WHAT IS ASKED:
Up to and including the line with "# open stop.", return every line from the start of the entries below exactly.

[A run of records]
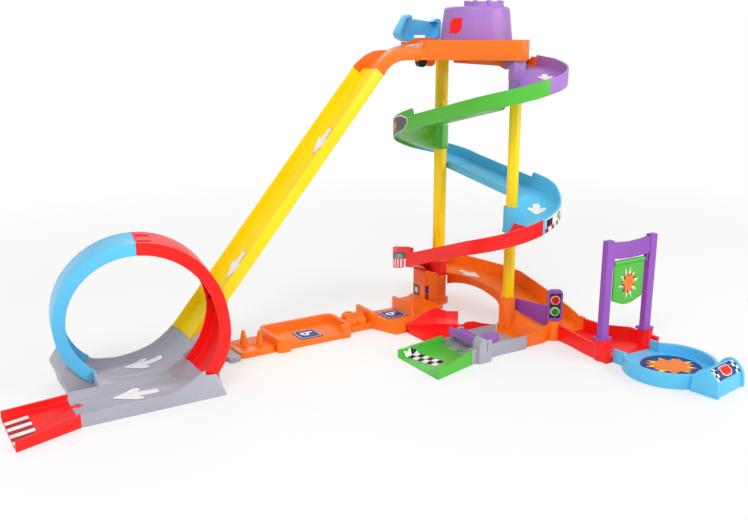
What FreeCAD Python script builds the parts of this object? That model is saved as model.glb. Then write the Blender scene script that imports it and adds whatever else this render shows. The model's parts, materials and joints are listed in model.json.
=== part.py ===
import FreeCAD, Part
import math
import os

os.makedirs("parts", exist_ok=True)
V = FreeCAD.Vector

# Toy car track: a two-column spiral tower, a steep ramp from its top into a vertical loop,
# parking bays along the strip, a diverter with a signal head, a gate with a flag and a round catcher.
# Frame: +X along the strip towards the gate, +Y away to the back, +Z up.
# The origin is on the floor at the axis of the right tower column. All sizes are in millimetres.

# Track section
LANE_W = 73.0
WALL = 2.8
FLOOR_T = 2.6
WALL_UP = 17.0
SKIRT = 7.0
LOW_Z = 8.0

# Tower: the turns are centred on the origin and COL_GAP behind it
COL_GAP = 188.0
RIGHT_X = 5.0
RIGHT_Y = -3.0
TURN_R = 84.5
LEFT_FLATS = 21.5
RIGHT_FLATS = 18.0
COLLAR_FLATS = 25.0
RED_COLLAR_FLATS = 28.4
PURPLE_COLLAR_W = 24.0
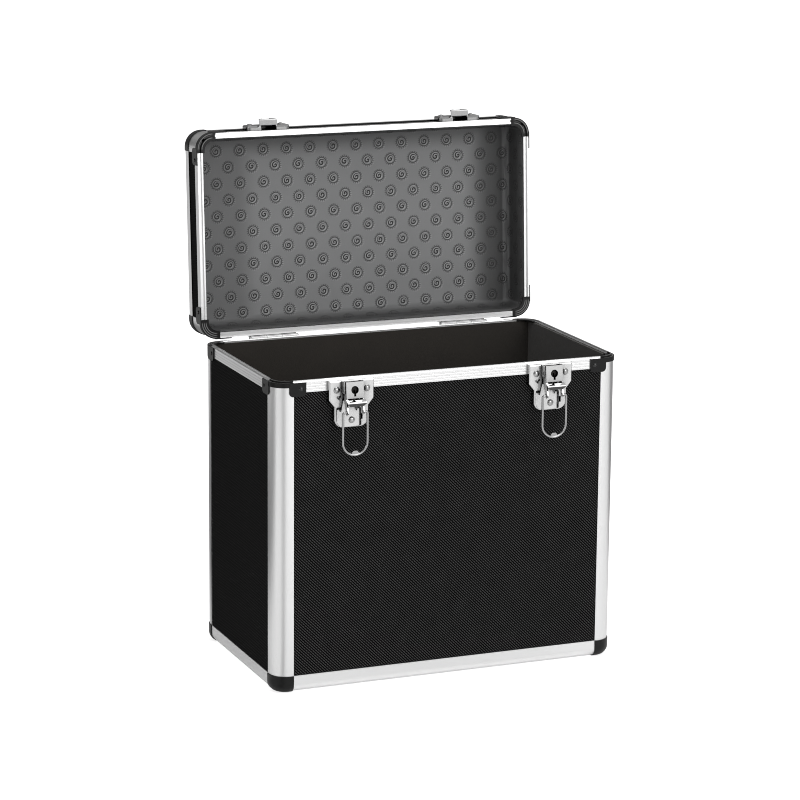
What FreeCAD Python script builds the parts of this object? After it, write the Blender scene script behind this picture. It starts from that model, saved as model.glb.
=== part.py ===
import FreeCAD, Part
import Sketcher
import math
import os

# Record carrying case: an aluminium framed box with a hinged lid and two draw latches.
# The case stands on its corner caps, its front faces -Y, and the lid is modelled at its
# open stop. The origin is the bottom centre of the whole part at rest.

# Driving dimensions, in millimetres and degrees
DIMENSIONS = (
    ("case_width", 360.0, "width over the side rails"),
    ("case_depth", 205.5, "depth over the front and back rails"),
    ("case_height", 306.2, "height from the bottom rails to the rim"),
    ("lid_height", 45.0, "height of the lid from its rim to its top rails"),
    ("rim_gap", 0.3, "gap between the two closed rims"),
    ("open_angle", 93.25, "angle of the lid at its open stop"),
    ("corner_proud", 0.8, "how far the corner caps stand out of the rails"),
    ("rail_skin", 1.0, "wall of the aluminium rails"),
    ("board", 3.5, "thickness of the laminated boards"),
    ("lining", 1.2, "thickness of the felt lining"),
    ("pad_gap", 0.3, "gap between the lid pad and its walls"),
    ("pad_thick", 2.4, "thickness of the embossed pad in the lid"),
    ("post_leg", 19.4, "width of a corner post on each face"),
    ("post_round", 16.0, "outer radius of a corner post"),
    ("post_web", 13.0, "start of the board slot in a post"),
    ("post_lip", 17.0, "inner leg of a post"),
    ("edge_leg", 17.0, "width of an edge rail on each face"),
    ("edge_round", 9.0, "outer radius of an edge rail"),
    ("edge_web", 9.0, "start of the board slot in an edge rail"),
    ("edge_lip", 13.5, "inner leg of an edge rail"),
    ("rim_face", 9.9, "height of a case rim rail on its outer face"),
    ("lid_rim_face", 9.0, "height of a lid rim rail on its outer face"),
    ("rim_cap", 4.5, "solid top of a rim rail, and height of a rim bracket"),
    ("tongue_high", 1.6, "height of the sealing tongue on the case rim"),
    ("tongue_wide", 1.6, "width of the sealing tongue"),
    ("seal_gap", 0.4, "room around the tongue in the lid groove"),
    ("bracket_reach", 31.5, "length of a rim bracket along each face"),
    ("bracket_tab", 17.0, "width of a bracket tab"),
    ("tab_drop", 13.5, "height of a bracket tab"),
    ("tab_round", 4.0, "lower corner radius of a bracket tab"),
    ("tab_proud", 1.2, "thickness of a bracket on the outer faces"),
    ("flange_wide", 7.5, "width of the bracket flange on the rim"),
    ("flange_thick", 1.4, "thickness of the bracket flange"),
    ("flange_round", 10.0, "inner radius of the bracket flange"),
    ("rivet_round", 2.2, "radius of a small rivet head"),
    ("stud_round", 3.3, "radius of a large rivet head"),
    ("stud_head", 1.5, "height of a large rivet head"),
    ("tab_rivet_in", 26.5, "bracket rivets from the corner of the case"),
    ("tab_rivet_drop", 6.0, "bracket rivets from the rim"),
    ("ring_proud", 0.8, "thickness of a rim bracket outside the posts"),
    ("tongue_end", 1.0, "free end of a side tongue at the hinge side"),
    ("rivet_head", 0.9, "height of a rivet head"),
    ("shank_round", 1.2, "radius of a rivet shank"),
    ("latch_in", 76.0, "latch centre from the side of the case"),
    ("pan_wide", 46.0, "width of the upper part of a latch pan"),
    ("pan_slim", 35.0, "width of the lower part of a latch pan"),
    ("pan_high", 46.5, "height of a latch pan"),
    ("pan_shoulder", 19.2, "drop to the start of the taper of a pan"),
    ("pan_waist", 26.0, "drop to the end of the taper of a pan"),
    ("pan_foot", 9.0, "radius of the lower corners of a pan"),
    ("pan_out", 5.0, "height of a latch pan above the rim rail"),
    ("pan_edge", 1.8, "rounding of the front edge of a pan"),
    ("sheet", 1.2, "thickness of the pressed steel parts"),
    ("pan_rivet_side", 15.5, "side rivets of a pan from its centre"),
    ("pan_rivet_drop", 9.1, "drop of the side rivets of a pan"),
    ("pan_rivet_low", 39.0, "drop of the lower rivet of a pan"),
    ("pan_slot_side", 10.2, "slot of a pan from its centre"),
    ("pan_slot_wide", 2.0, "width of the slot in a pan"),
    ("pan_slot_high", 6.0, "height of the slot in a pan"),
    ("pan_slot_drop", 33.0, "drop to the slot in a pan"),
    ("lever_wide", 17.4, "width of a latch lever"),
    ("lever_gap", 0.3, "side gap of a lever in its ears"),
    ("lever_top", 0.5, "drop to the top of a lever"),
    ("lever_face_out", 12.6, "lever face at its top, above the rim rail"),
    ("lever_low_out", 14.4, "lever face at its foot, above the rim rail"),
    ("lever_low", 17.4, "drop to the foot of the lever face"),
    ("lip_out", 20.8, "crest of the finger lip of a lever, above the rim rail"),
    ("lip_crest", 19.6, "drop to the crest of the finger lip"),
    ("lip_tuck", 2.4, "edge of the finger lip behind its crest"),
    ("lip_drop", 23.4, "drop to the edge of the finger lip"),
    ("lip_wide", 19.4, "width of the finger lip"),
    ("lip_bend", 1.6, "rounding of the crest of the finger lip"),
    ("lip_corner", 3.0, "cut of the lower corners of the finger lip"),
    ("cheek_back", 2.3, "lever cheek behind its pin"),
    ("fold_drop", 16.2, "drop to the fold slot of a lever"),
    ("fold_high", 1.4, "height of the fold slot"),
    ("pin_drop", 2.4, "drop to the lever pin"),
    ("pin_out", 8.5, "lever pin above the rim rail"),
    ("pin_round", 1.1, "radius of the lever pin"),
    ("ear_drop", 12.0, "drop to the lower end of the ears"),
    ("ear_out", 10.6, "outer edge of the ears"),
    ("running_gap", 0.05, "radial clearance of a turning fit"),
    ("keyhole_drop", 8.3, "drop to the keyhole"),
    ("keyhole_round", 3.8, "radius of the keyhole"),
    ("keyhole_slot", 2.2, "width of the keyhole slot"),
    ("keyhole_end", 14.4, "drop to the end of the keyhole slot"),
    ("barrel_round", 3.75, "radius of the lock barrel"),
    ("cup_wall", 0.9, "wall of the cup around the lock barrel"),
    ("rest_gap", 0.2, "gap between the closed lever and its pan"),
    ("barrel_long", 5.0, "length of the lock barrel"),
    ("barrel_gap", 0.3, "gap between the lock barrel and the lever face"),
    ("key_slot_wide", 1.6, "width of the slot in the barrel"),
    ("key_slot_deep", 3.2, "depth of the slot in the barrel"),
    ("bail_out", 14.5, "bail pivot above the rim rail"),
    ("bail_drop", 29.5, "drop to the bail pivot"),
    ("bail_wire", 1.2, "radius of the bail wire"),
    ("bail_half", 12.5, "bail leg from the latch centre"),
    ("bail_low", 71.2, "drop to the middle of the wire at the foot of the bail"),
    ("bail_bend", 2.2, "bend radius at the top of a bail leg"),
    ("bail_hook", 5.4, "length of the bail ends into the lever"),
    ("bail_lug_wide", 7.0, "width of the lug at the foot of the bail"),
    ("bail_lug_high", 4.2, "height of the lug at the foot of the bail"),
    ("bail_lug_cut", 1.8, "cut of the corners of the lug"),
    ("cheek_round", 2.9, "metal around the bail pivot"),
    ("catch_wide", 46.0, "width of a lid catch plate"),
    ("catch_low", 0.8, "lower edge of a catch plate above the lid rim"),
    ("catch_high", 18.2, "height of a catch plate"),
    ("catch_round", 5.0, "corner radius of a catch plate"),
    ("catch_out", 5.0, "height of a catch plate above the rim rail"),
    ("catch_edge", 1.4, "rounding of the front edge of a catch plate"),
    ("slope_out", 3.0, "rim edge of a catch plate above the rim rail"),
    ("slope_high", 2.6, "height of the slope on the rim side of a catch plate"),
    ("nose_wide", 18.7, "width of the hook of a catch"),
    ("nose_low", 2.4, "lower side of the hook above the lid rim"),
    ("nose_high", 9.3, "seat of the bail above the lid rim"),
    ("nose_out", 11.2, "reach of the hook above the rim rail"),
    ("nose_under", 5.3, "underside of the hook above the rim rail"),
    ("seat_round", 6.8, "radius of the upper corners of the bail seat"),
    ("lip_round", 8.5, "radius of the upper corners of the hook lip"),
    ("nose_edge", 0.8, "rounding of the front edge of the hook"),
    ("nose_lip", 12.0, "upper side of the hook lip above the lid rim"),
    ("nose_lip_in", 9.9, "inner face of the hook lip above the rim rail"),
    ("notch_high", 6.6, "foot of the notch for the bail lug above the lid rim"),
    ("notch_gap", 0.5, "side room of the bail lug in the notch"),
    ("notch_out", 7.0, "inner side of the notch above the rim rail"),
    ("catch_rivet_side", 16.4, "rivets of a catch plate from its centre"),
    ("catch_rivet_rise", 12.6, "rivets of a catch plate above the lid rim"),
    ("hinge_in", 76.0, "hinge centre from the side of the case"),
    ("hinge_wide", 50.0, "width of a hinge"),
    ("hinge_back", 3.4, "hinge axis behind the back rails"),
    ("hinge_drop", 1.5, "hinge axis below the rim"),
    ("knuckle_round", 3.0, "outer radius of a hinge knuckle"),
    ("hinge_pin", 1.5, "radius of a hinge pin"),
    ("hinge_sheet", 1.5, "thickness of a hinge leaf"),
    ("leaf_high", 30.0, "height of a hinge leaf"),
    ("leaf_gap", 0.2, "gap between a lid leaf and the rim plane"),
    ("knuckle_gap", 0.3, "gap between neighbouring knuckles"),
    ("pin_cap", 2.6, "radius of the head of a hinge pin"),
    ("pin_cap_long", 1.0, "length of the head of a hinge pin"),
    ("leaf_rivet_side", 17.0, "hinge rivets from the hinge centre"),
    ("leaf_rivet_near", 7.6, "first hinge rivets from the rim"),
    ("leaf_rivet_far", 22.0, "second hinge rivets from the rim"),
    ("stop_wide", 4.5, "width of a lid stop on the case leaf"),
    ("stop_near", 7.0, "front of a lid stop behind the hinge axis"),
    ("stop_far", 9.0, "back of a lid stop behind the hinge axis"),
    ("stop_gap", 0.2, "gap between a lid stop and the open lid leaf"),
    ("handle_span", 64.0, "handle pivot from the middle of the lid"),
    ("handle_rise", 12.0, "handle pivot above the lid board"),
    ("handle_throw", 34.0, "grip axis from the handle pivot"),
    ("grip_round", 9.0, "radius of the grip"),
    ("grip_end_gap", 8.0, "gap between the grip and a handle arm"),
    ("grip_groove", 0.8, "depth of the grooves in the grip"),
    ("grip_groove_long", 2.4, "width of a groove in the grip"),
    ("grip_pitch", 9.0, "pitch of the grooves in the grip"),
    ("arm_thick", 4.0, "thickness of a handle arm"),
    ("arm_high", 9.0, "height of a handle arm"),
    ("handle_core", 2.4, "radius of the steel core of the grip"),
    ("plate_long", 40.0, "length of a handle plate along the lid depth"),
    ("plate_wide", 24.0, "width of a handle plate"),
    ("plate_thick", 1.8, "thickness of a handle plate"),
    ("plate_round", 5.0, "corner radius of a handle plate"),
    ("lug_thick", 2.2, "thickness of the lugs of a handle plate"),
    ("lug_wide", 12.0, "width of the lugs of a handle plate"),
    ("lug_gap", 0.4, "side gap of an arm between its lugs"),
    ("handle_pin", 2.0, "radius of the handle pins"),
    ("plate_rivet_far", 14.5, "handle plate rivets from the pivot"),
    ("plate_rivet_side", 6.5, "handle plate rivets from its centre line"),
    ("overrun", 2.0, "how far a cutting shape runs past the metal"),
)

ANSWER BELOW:
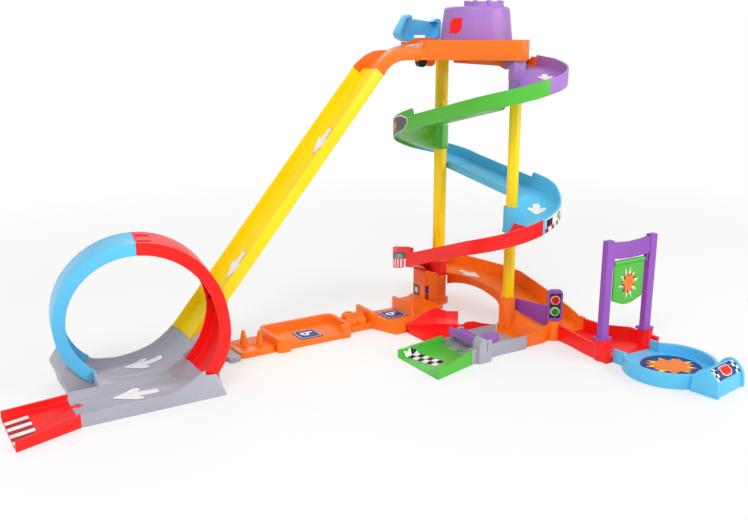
What FreeCAD Python script builds the parts of this object? That model is saved as model.glb. Then write the Blender scene script that imports it and adds whatever else this render shows. The model's parts, materials and joints are listed in model.json.
=== part.py ===
import FreeCAD, Part
import math
import os

os.makedirs("parts", exist_ok=True)
V = FreeCAD.Vector

# Toy car track: a two-column spiral tower, a steep ramp from its top into a vertical loop,
# parking bays along the strip, a diverter with a signal head, a gate with a flag and a round catcher.
# Frame: +X along the strip towards the gate, +Y away to the back, +Z up.
# The origin is on the floor at the axis of the right tower column. All sizes are in millimetres.

# Track section
LANE_W = 73.0
WALL = 2.8
FLOOR_T = 2.6
WALL_UP = 17.0
SKIRT = 7.0
LOW_Z = 8.0

# Tower: the turns are centred on the origin and COL_GAP behind it
COL_GAP = 188.0
RIGHT_X = 5.0
RIGHT_Y = -3.0
TURN_R = 84.5
LEFT_FLATS = 21.5
RIGHT_FLATS = 18.0
COLLAR_FLATS = 25.0
RED_COLLAR_FLATS = 28.4
PURPLE_COLLAR_W = 24.0
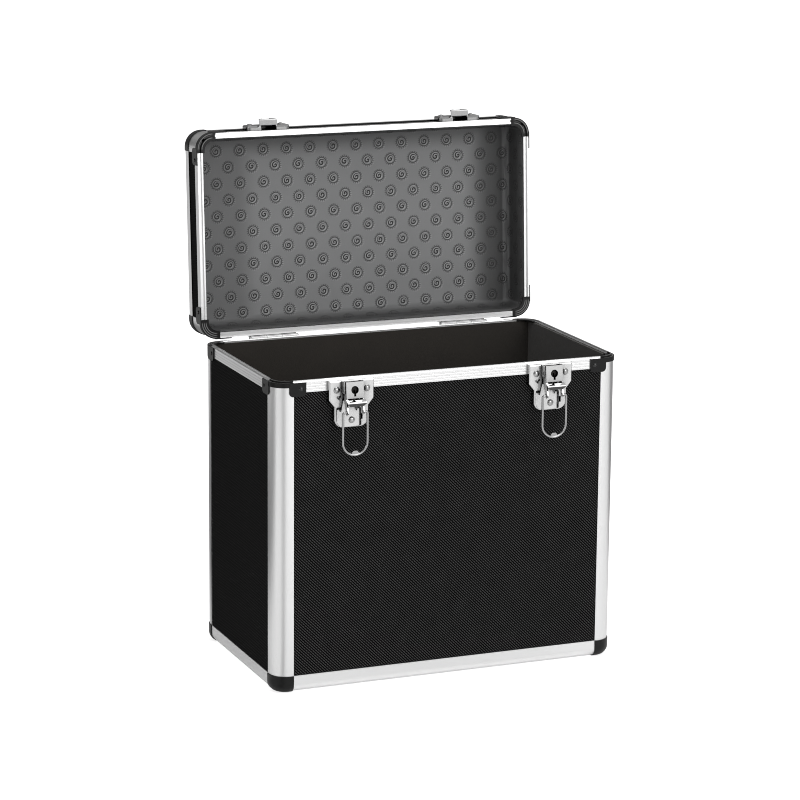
What FreeCAD Python script builds the parts of this object? After it, write the Blender scene script behind this picture. It starts from that model, saved as model.glb.
=== part.py ===
import FreeCAD, Part
import Sketcher
import math
import os

# Record carrying case: an aluminium framed box with a hinged lid and two draw latches.
# The case stands on its corner caps, its front faces -Y, and the lid is modelled at its
# open stop. The origin is the bottom centre of the whole part at rest.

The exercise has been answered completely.